— BEGIN Data provided —

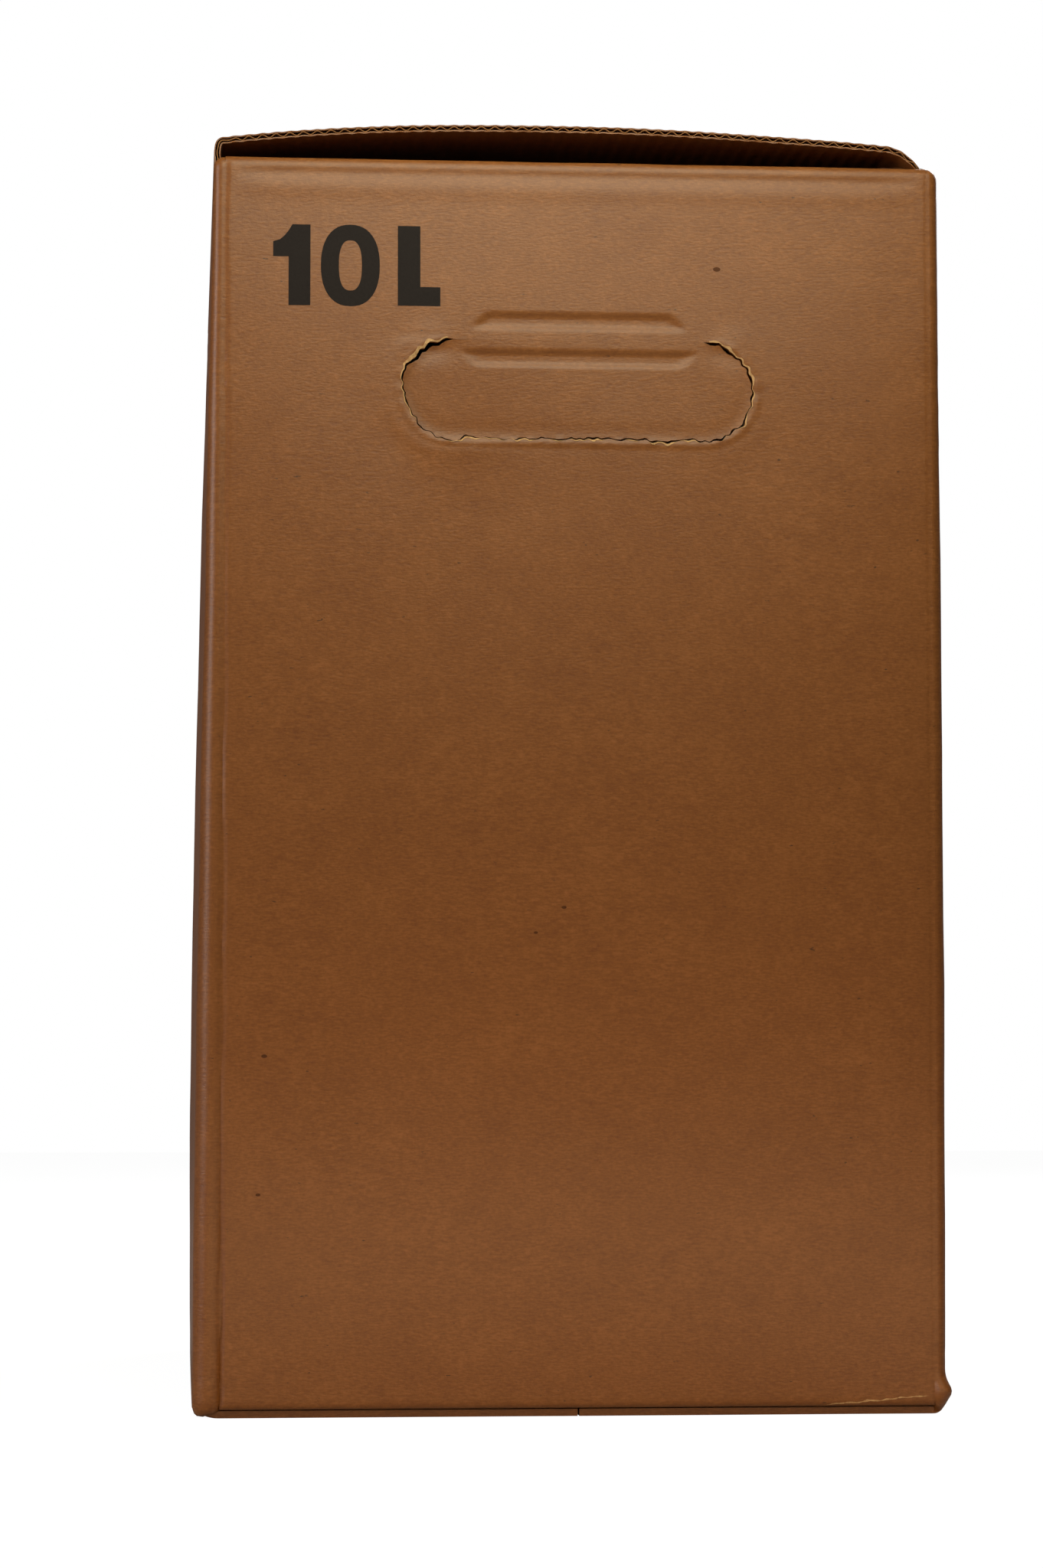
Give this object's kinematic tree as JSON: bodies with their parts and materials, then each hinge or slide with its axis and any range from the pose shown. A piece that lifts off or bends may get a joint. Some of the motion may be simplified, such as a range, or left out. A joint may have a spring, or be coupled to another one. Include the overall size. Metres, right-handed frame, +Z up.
{
  "type": "bag in box carton",
  "caption": "Sealed corrugated carton with a bowed full-overlap top flap, a push-in hand hole in each narrow panel and a filled bag with its tap inside.",
  "frame": {"origin": "middle of the carton's underside, on the surface it stands on", "axes": "+Z up; the narrow panel with the capacity mark faces -Y; the outer top flap is hinged on the -X wide panel"},
  "size_m": [0.1755, 0.245, 0.3092],
  "materials": {
    "kraft_board": "matte",
    "clear_tape": "gloss",
    "bag_film": "satin",
    "spout_plastic": "satin",
    "tap_plastic": "satin",
    "lever_plastic": "satin"
  },
  "bodies": {
    "carton": {"carton": "kraft_board", "closing_tape": "clear_tape", "filled_bag": "bag_film", "spout": "spout_plastic", "tap_body": "tap_plastic", "tap_lever": "lever_plastic"},
    "front_hand_flap": {"hand_flap_front": "kraft_board"},
    "rear_hand_flap": {"hand_flap_rear": "kraft_board"}
  },
  "joints": [
    {"name": "front_hand_flap_hinge", "type": "hinge", "parent": "carton", "child": "front_hand_flap", "pos_m": [0, -0.1208, 0.256], "axis": [1, 0, 0], "range_deg": [0, 90]},
    {"name": "rear_hand_flap_hinge", "type": "hinge", "parent": "carton", "child": "rear_hand_flap", "pos_m": [0, 0.1208, 0.256], "axis": [-1, 0, 0], "range_deg": [0, 90]}
  ]
}
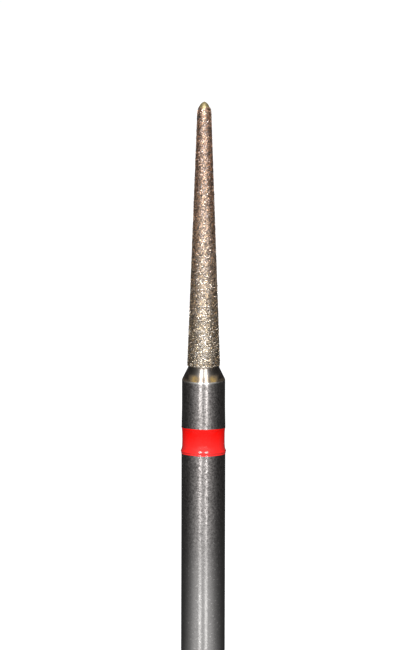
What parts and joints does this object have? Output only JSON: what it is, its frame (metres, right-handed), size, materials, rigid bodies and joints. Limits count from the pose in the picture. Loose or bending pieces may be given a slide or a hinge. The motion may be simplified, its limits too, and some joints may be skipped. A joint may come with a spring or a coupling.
{
  "type": "dental bur",
  "caption": "Friction-grip dental bur: plain steel shank with a red ring, a short cone neck and a long tapered head with a fine diamond coat and a bare pointed tip.",
  "frame": {"origin": "centre of the flat end of the shank", "axes": "+Z along the bur's axis, from the shank's flat end up to the tip of the head; X and Y are any two directions across it"},
  "size_m": [0.0016, 0.0016, 0.022],
  "materials": {
    "steel": "satin, with a fine tumbled grain",
    "diamond_grit": "rough nickel bond with fine diamond grains",
    "red_enamel": "gloss"
  },
  "bodies": {
    "root": {"steel_blank": "steel", "diamond_coat": "diamond_grit", "colour_ring": "red_enamel"}
  },
  "joints": []
}
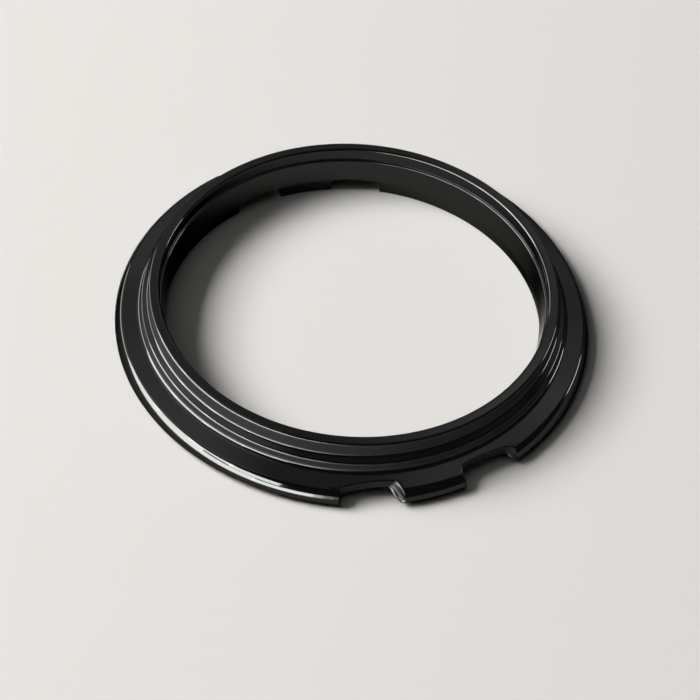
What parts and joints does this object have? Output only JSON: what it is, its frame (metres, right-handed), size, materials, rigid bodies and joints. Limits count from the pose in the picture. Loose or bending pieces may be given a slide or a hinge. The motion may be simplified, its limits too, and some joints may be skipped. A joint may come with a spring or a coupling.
{
  "type": "watch bezel",
  "caption": "Round stepped watch bezel in black: a notched ring with a sloping brim, a crystal seat in its bore, a skirt that drops over the case neck, and a rubber case seal.",
  "frame": {"origin": "on the ring's axis, at the foot of the skirt, the plane the ring stands on", "axes": "+Z along the ring's axis towards the crystal; -Y through the middle of the first tab"},
  "size_m": [0.042, 0.042, 0.0049],
  "materials": {
    "black_coated_steel": "polished",
    "seal_rubber": "matte"
  },
  "bodies": {
    "root": {"bezel_ring": "black_coated_steel", "case_seal": "seal_rubber"}
  },
  "joints": []
}
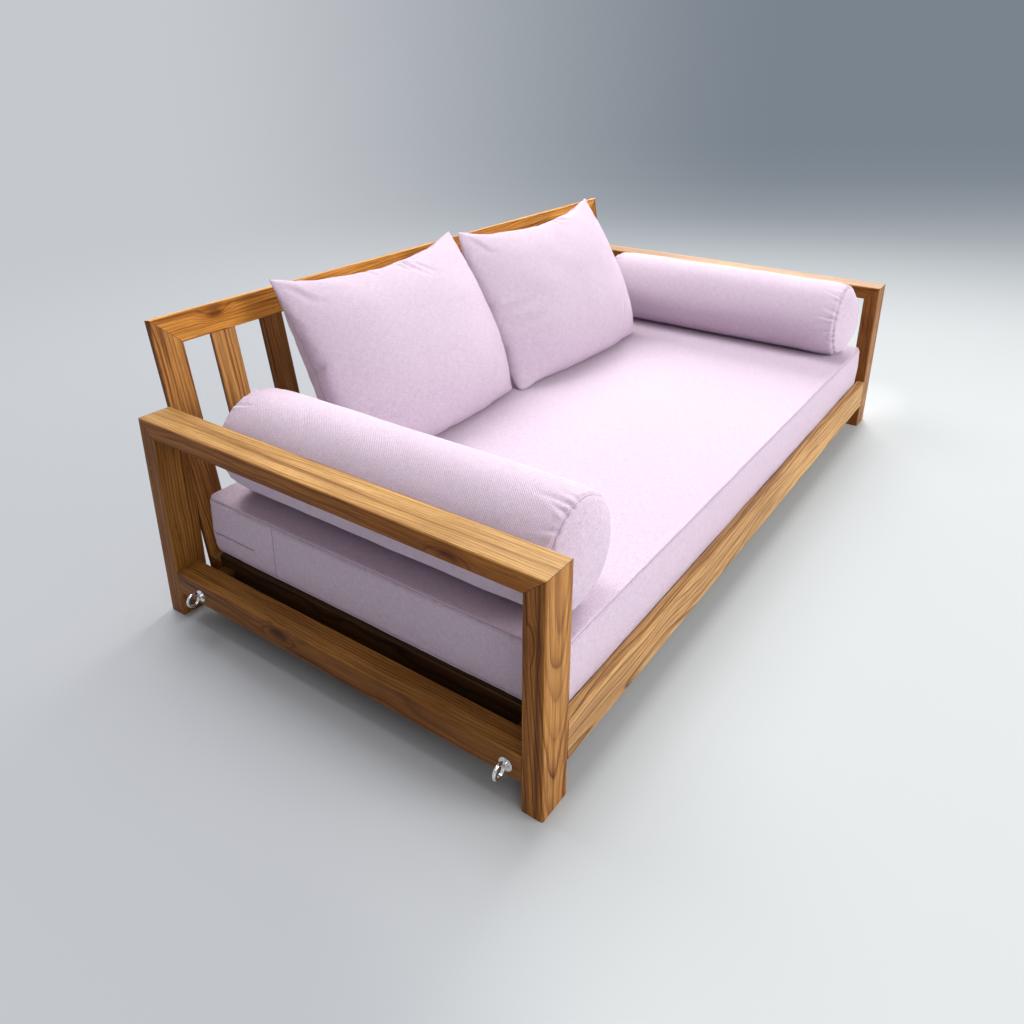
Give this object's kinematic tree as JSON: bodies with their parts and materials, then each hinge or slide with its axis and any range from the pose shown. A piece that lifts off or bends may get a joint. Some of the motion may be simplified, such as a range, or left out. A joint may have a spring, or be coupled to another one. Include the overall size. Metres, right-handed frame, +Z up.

— END Data provided —

- **Job**: Each record should come back exactly as written.

- **Solution**:
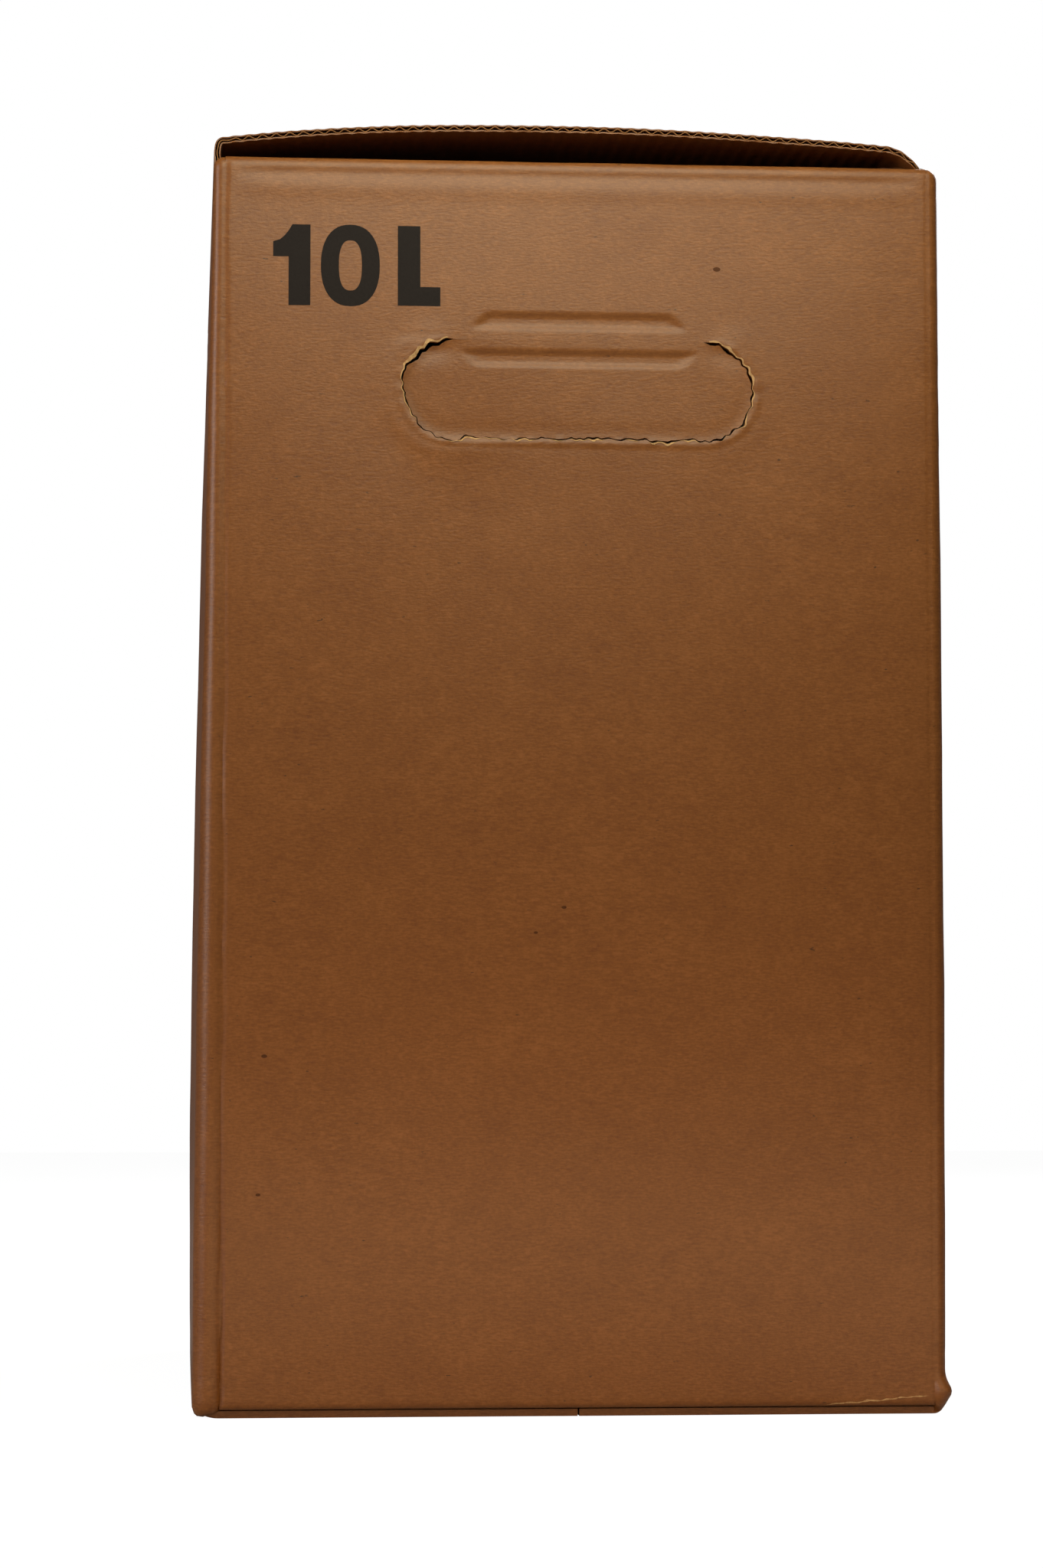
Give this object's kinematic tree as JSON: bodies with their parts and materials, then each hinge or slide with its axis and any range from the pose shown. A piece that lifts off or bends may get a joint. Some of the motion may be simplified, such as a range, or left out. A joint may have a spring, or be coupled to another one. Include the overall size. Metres, right-handed frame, +Z up.
{
  "type": "bag in box carton",
  "caption": "Sealed corrugated carton with a bowed full-overlap top flap, a push-in hand hole in each narrow panel and a filled bag with its tap inside.",
  "frame": {"origin": "middle of the carton's underside, on the surface it stands on", "axes": "+Z up; the narrow panel with the capacity mark faces -Y; the outer top flap is hinged on the -X wide panel"},
  "size_m": [0.1755, 0.245, 0.3092],
  "materials": {
    "kraft_board": "matte",
    "clear_tape": "gloss",
    "bag_film": "satin",
    "spout_plastic": "satin",
    "tap_plastic": "satin",
    "lever_plastic": "satin"
  },
  "bodies": {
    "carton": {"carton": "kraft_board", "closing_tape": "clear_tape", "filled_bag": "bag_film", "spout": "spout_plastic", "tap_body": "tap_plastic", "tap_lever": "lever_plastic"},
    "front_hand_flap": {"hand_flap_front": "kraft_board"},
    "rear_hand_flap": {"hand_flap_rear": "kraft_board"}
  },
  "joints": [
    {"name": "front_hand_flap_hinge", "type": "hinge", "parent": "carton", "child": "front_hand_flap", "pos_m": [0, -0.1208, 0.256], "axis": [1, 0, 0], "range_deg": [0, 90]},
    {"name": "rear_hand_flap_hinge", "type": "hinge", "parent": "carton", "child": "rear_hand_flap", "pos_m": [0, 0.1208, 0.256], "axis": [-1, 0, 0], "range_deg": [0, 90]}
  ]
}
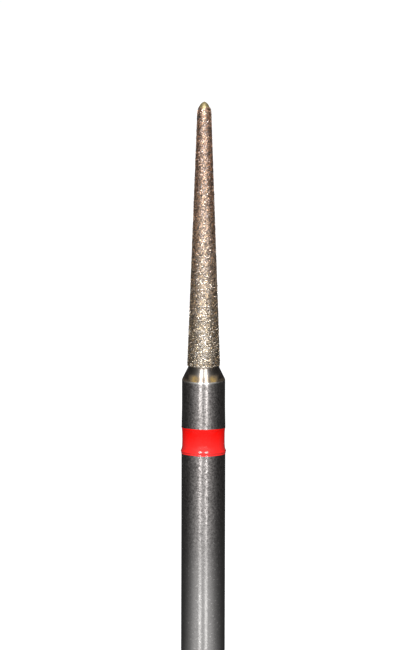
What parts and joints does this object have? Output only JSON: what it is, its frame (metres, right-handed), size, materials, rigid bodies and joints. Limits count from the pose in the picture. Loose or bending pieces may be given a slide or a hinge. The motion may be simplified, its limits too, and some joints may be skipped. A joint may come with a spring or a coupling.
{
  "type": "dental bur",
  "caption": "Friction-grip dental bur: plain steel shank with a red ring, a short cone neck and a long tapered head with a fine diamond coat and a bare pointed tip.",
  "frame": {"origin": "centre of the flat end of the shank", "axes": "+Z along the bur's axis, from the shank's flat end up to the tip of the head; X and Y are any two directions across it"},
  "size_m": [0.0016, 0.0016, 0.022],
  "materials": {
    "steel": "satin, with a fine tumbled grain",
    "diamond_grit": "rough nickel bond with fine diamond grains",
    "red_enamel": "gloss"
  },
  "bodies": {
    "root": {"steel_blank": "steel", "diamond_coat": "diamond_grit", "colour_ring": "red_enamel"}
  },
  "joints": []
}
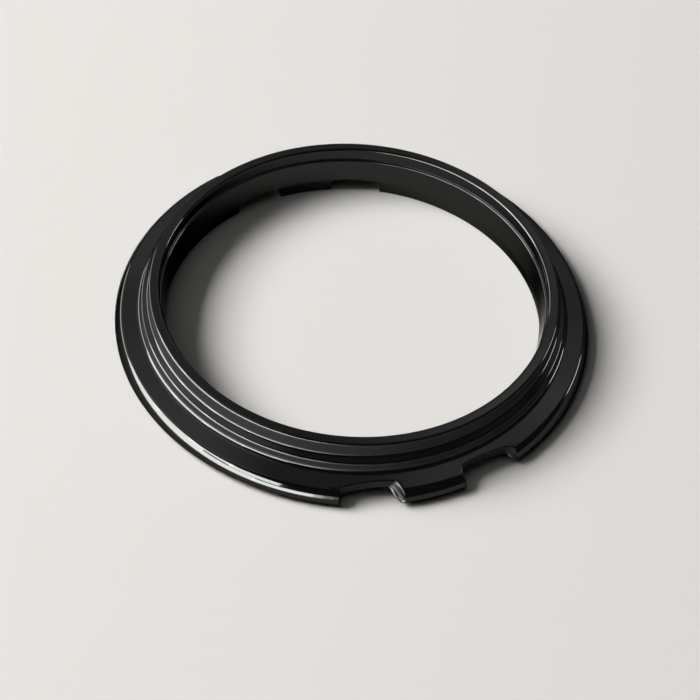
What parts and joints does this object have? Output only JSON: what it is, its frame (metres, right-handed), size, materials, rigid bodies and joints. Limits count from the pose in the picture. Loose or bending pieces may be given a slide or a hinge. The motion may be simplified, its limits too, and some joints may be skipped. A joint may come with a spring or a coupling.
{
  "type": "watch bezel",
  "caption": "Round stepped watch bezel in black: a notched ring with a sloping brim, a crystal seat in its bore, a skirt that drops over the case neck, and a rubber case seal.",
  "frame": {"origin": "on the ring's axis, at the foot of the skirt, the plane the ring stands on", "axes": "+Z along the ring's axis towards the crystal; -Y through the middle of the first tab"},
  "size_m": [0.042, 0.042, 0.0049],
  "materials": {
    "black_coated_steel": "polished",
    "seal_rubber": "matte"
  },
  "bodies": {
    "root": {"bezel_ring": "black_coated_steel", "case_seal": "seal_rubber"}
  },
  "joints": []
}
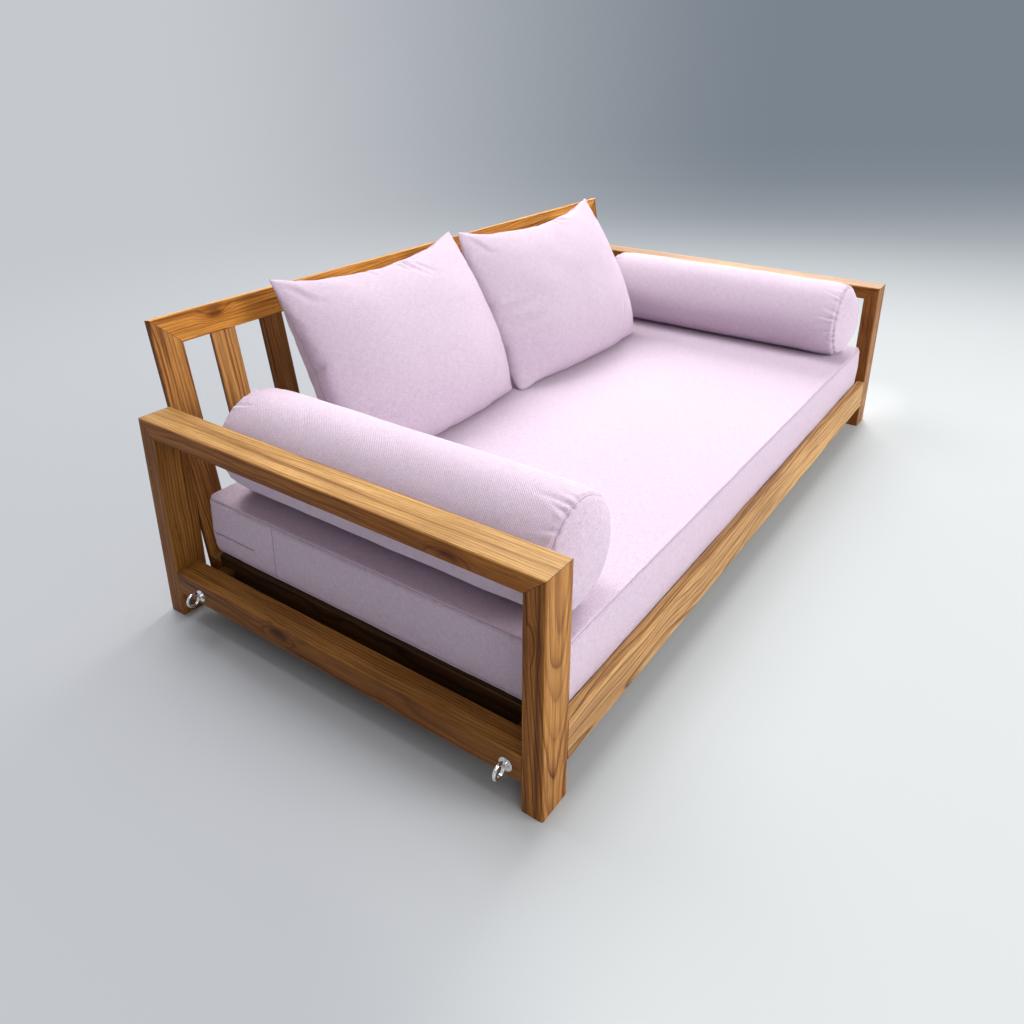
Give this object's kinematic tree as JSON: bodies with their parts and materials, then each hinge or slide with its axis and any range from the pose shown. A piece that lifts off or bends may get a joint. Some of the motion may be simplified, such as a range, or left out. A joint may have a spring, or be coupled to another one. Include the overall size. Metres, right-handed frame, +Z up.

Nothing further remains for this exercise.